### Data section
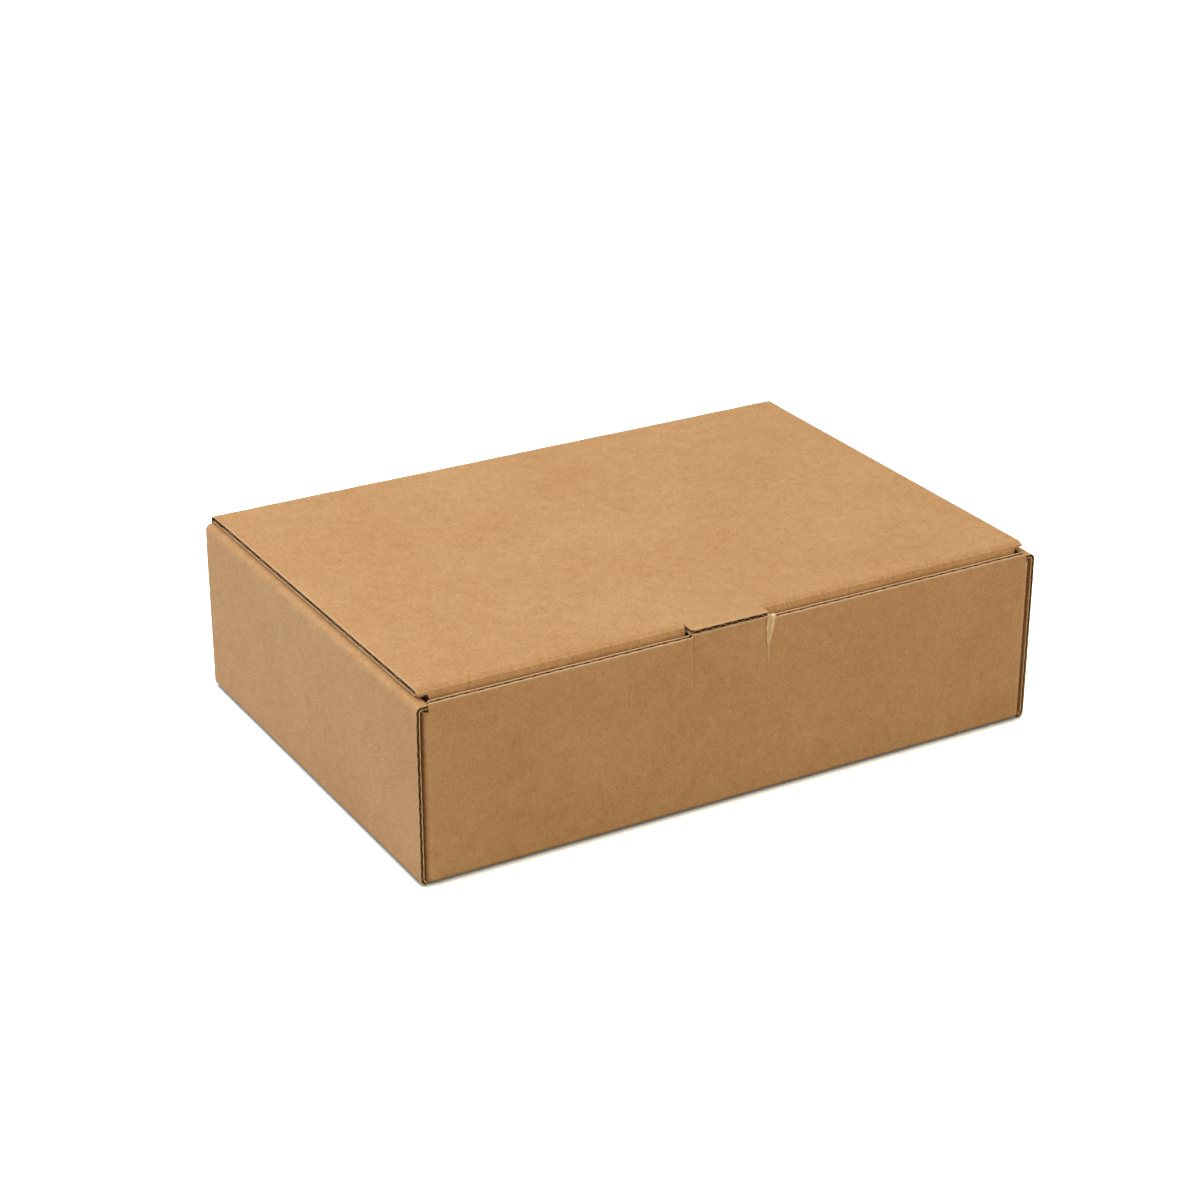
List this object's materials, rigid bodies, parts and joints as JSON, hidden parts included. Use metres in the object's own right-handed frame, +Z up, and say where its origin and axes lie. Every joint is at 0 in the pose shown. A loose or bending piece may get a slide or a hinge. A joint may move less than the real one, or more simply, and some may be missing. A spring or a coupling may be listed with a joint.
{
  "type": "closed cardboard mailer box",
  "caption": "Shallow rectangular mailer box in brown corrugated board with rolled end walls, a hinged lid whose front edge tucks in, and a finger tab.",
  "frame": {"origin": "middle of the underside, on the surface that the box stands on", "axes": "+X along the long side, to the right of somebody facing the front wall with the finger tab; +Y from the front wall to the rear wall, where the lid is creased; +Z up"},
  "size_m": [0.32, 0.222, 0.089],
  "materials": {
    "kraft_board": "matt brown kraft paper over B-flute corrugated board"
  },
  "bodies": {
    "box": {"tray": "kraft_board"},
    "lid": {"lid": "kraft_board"}
  },
  "joints": [
    {"name": "lid_hinge", "type": "hinge", "parent": "box", "child": "lid", "pos_m": [0, 0.1095, 0.0875], "axis": [-1, 0, 0], "range_deg": [0, 175]}
  ]
}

### Your objective
Repeat the material in full, exactly as it stands.

### Task answer
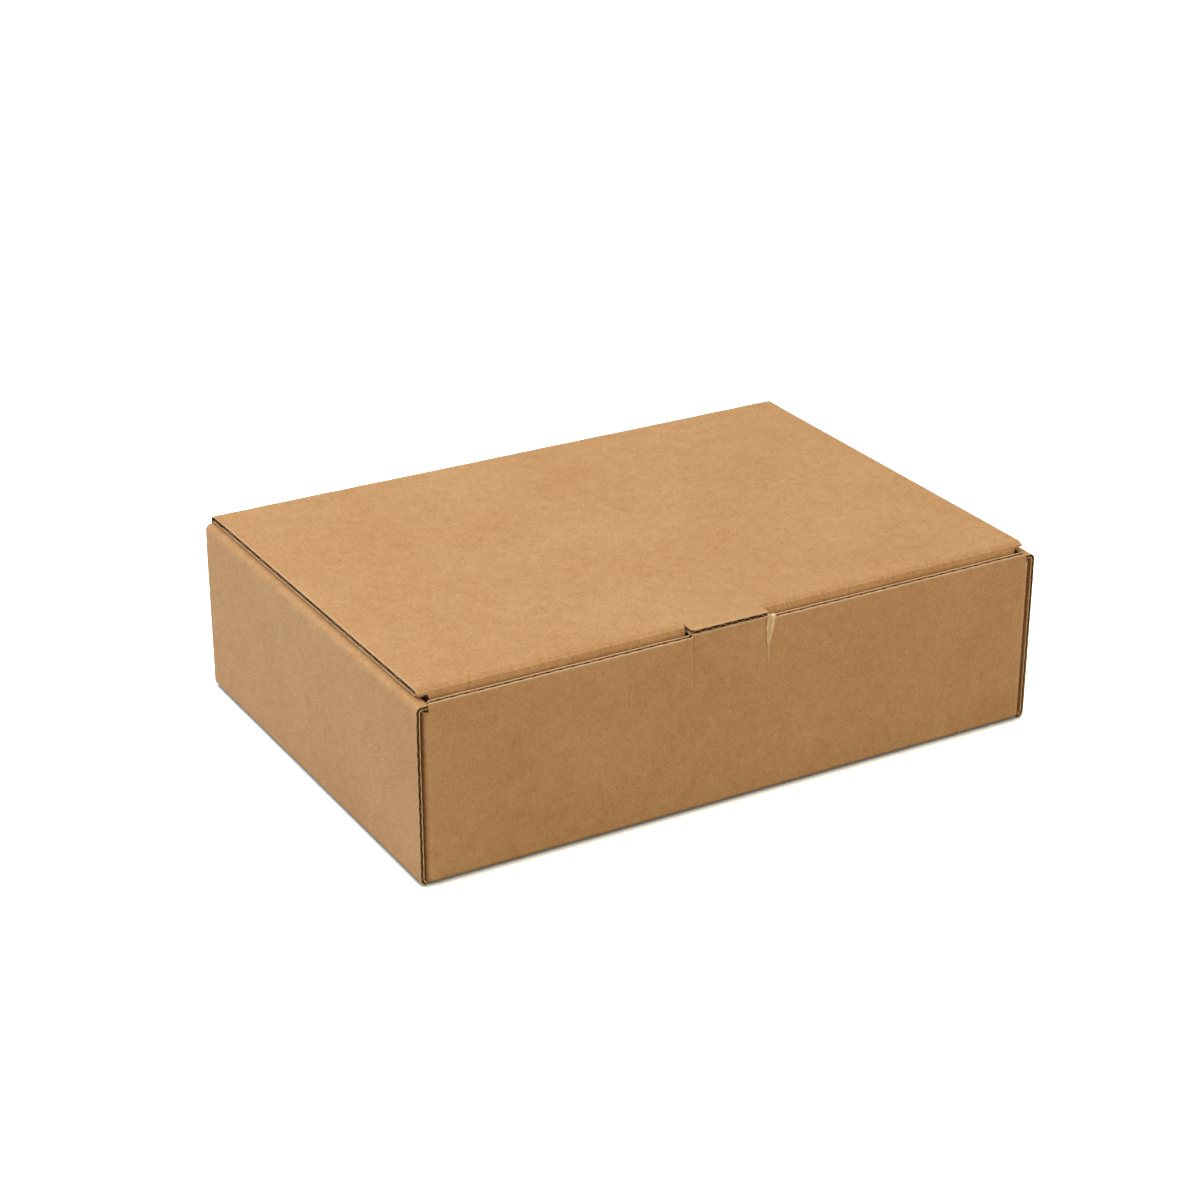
List this object's materials, rigid bodies, parts and joints as JSON, hidden parts included. Use metres in the object's own right-handed frame, +Z up, and say where its origin and axes lie. Every joint is at 0 in the pose shown. A loose or bending piece may get a slide or a hinge. A joint may move less than the real one, or more simply, and some may be missing. A spring or a coupling may be listed with a joint.
{
  "type": "closed cardboard mailer box",
  "caption": "Shallow rectangular mailer box in brown corrugated board with rolled end walls, a hinged lid whose front edge tucks in, and a finger tab.",
  "frame": {"origin": "middle of the underside, on the surface that the box stands on", "axes": "+X along the long side, to the right of somebody facing the front wall with the finger tab; +Y from the front wall to the rear wall, where the lid is creased; +Z up"},
  "size_m": [0.32, 0.222, 0.089],
  "materials": {
    "kraft_board": "matt brown kraft paper over B-flute corrugated board"
  },
  "bodies": {
    "box": {"tray": "kraft_board"},
    "lid": {"lid": "kraft_board"}
  },
  "joints": [
    {"name": "lid_hinge", "type": "hinge", "parent": "box", "child": "lid", "pos_m": [0, 0.1095, 0.0875], "axis": [-1, 0, 0], "range_deg": [0, 175]}
  ]
}